Nevertheless, I began my third hand with much optimism and much greater thirst. I didn’t let it distract me, although the thought was nevertheless rattling around somewhere in my mid-conscious. When I established the “6” as my PL-Point, I added more money to the Pass Line so that I could pump up the volume on my 2x-Odds. I felt confident about making the 6, but I was in no hurry, as I hoped I could pull off a decent number of Place-bet winners again before returning with a front-line payer.
My plan was semi-successful. I hit the box-numbers a dozen or so times before returning the “6”. I threw some coinage to the dealer in appreciation of the good service and patience in handling the hyper-aggressive betting that nearly everyone at the table was now involved in. In addition, the tokes were also a silent “thank-you” for permitting my Precision-Shooting efforts to be carried out on a table and in a casino that sometimes does not permit such activity.

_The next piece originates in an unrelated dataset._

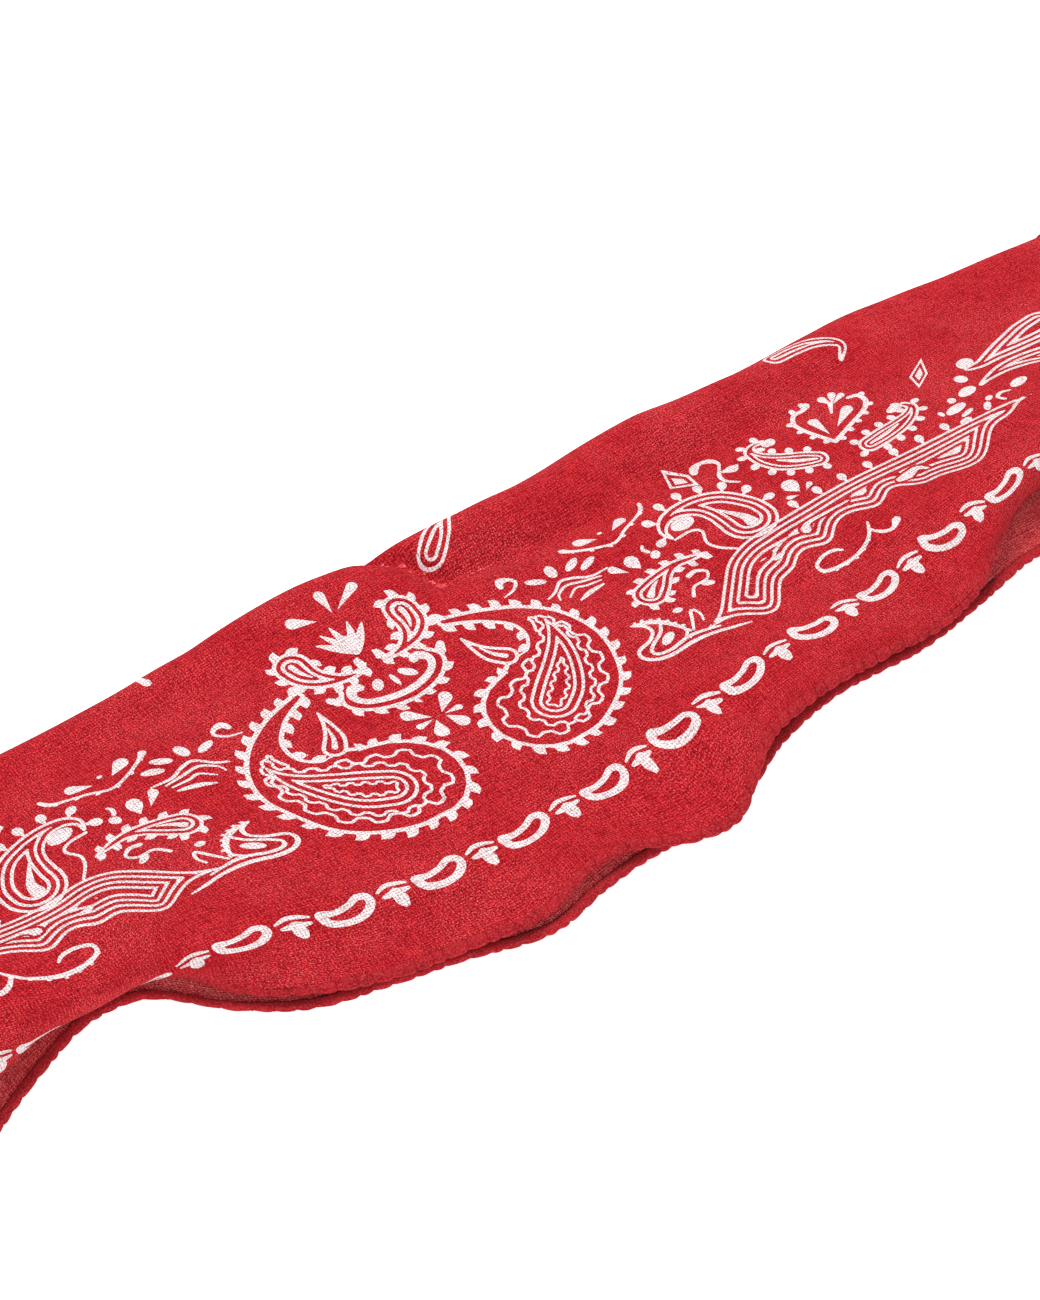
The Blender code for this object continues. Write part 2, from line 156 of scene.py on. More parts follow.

My second Come-Out took exactly eight rolls before I established my PL-Point. I started going great-guns hitting my Place-numbers with disturbing frequency until I felt Mel wedge himself back in between myself and the next nearest player. As soon as the dice left my hand, I silently, but assuredly called the “7-Out” result even though the dice were barely midway through the air.
I gave Mel an, “I can’t believe you aren’t a little more considerate, you asshole” look. He just stood there like an open-mouthed tourist with an, “I’ve never played this game before. Did I do something wrong?” bewilderment. To make matters even worst, he was the only player at the table that was armed with a cold drink. I just said, “Let’s go”, as I shook my head and headed for the exit. I figured this was a good point to call this particular day to an end. The other mini-tubs would have to wait until I was in a better, less blood-thirsty mood.
Until next time,
Good Luck & Good Skill at those mini-tables, and in Life.